30430 - LAW - MODULE 1 (PUBLIC LAW)
WBB
Department of Law
Course taught in English
Course Objectives
The main purpose of this course is to provide students with an advanced introduction to comparative constitutional law.
Course Content Summary
- General Introduction: sources of law, constitutions, constitutional amendments constitutional statutes, ordinary statutes, law decrees, legislative decrees and delegated legislation, bye-laws and regulations.
- Forms of State and Transitions to Democracy. Forms of Government. Electoral laws.
- Federalism, Regionalism and Devolution in a comparative context.
- Constitutional Justice: composition, role and functions of Constitutional and Supreme Courts. The fundamental aspects of American and European models of constitutional review. Classification of Court judgments and analysis of decision-making techniques.
- The legal system of the European Union: system of legal sources and the relationship between European law and domestic legislation; the institutional structure; the evolution of the case law of the CJEU and domestic courts.

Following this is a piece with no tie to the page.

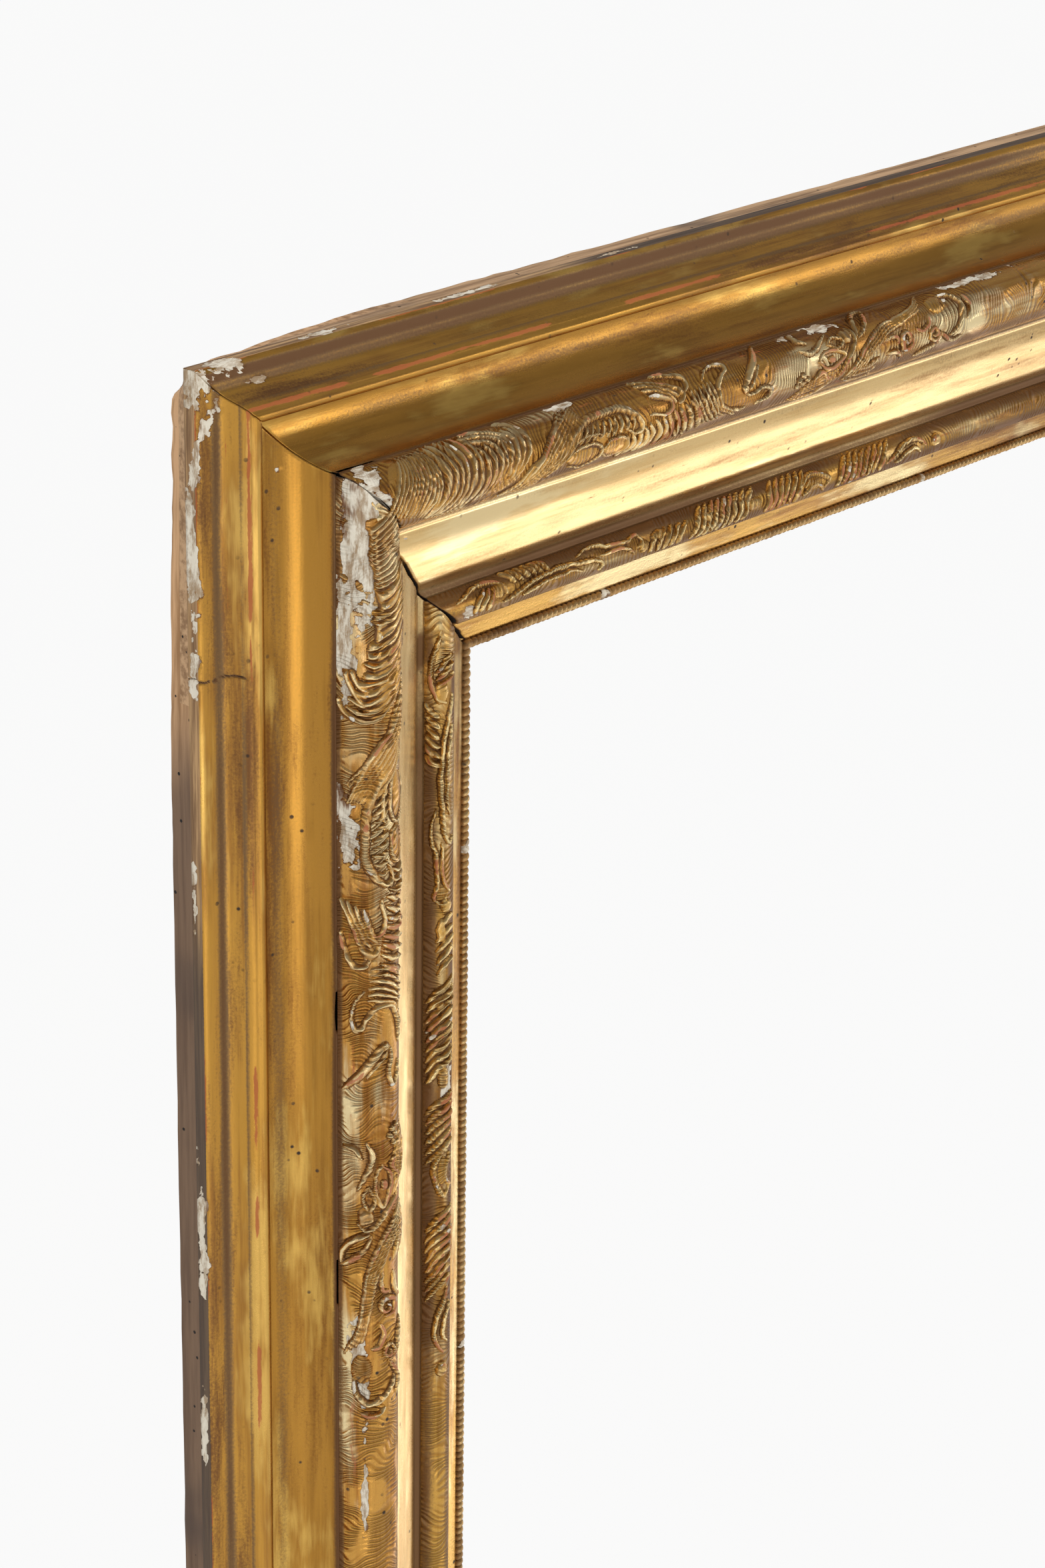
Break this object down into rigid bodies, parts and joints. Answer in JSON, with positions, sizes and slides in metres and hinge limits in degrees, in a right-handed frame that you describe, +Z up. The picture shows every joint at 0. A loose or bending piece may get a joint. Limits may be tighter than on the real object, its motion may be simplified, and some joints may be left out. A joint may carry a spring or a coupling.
{
  "type": "picture frame",
  "caption": "Antique gilded picture frame with cove, half-round torus with shell and leaf relief, burnished ogee and rope sight edge.",
  "frame": {"origin": "middle of the top back rail, on the wall face", "axes": "+X right seen from the front, +Z up, +Y into the wall, so the front faces -Y"},
  "size_m": [0.9876, 0.0738, 1.1776],
  "materials": {
    "raw_pine": "raw, aged",
    "band_gilding": "aged water gilding on gesso",
    "cove_gilding": "matt water gilding on gesso",
    "torus_gilding": "rubbed water gilding on gesso",
    "frieze_burnish": "burnished water gilding",
    "sight_gilding": "sanded matt gilding",
    "rope_gilding": "rubbed gilding",
    "ornament_gilding": "gilded composition",
    "sight_ornament_gilding": "gilded composition",
    "oak_pegs": "raw",
    "iron": "forged, rusty brown"
  },
  "bodies": {
    "frame": {"back_rail_top": "raw_pine", "back_rail_right": "raw_pine", "back_rail_bottom": "raw_pine", "back_rail_left": "raw_pine", "outer_moulding_top": "band_gilding", "outer_moulding_right": "band_gilding", "outer_moulding_bottom": "band_gilding", "outer_moulding_left": "band_gilding", "cove_moulding_top": "cove_gilding", "cove_moulding_right": "cove_gilding", "cove_moulding_bottom": "cove_gilding", "cove_moulding_left": "cove_gilding", "torus_moulding_top": "torus_gilding", "torus_moulding_right": "torus_gilding", "torus_moulding_bottom": "torus_gilding", "torus_moulding_left": "torus_gilding", "frieze_moulding_top": "frieze_burnish", "frieze_moulding_right": "frieze_burnish", "frieze_moulding_bottom": "frieze_burnish", "frieze_moulding_left": "frieze_burnish", "rebate_strip_top": "raw_pine", "rebate_strip_right": "raw_pine", "rebate_strip_bottom": "raw_pine", "rebate_strip_left": "raw_pine", "sight_moulding_top": "sight_gilding", "sight_moulding_right": "sight_gilding", "sight_moulding_bottom": "sight_gilding", "sight_moulding_left": "sight_gilding", "sight_rope_top": "rope_gilding", "sight_rope_right": "rope_gilding", "sight_rope_bottom": "rope_gilding", "sight_rope_left": "rope_gilding", "torus_ornament_top": "ornament_gilding", "torus_ornament_right": "ornament_gilding", "torus_ornament_bottom": "ornament_gilding", "torus_ornament_left": "ornament_gilding", "sight_ornament_top": "sight_ornament_gilding", "sight_ornament_right": "sight_ornament_gilding", "sight_ornament_bottom": "sight_ornament_gilding", "sight_ornament_left": "sight_ornament_gilding", "corner_pegs": "oak_pegs", "moulding_nails": "iron", "screw_eye_left": "iron", "screw_eye_right": "iron"},
    "left_ring": {"hanging_ring_left": "iron"},
    "right_ring": {"hanging_ring_right": "iron"}
  },
  "joints": [
    {"name": "left_ring_swing", "type": "hinge", "parent": "frame", "child": "left_ring", "pos_m": [-0.4401, 0.00674, -0.23745], "axis": [1, 0, 0], "range_deg": [-8, 188]},
    {"name": "right_ring_swing", "type": "hinge", "parent": "frame", "child": "right_ring", "pos_m": [0.4401, 0.00674, -0.23745], "axis": [1, 0, 0], "range_deg": [-8, 188]}
  ]
}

- Political, economic and civil rights and related safeguards in a comparative context.
- Class-specific special part that shall indicated to students at the beginning of the course by the class instructor.
Detailed Description of Assessment Methods
- The common assessment method for all classes is an end-of-term written exam consisting of 40 multiple choice questions and 1 short essay. The end-of-term exam format is the same for attending and non-attending students, but the content is different (see above). Other assessment methods for attending students are class-specific and explained in detail at the beginning of the semester.
- Please note that there is only one written final exam every academic year at the end of the course semester; students have to sit oral exams in all other sessions. Students from previous academic years can only sit the written or oral exam as non- attending students.
Textbooks
For attending students
- A workbook with articles, cases and other material is put on the Blackboard platform at the beginning of the course.
- G.F. FERRARI (ed.), Introduction to Italian Public Law, Milano, Giuffrè, 2008, all chapters.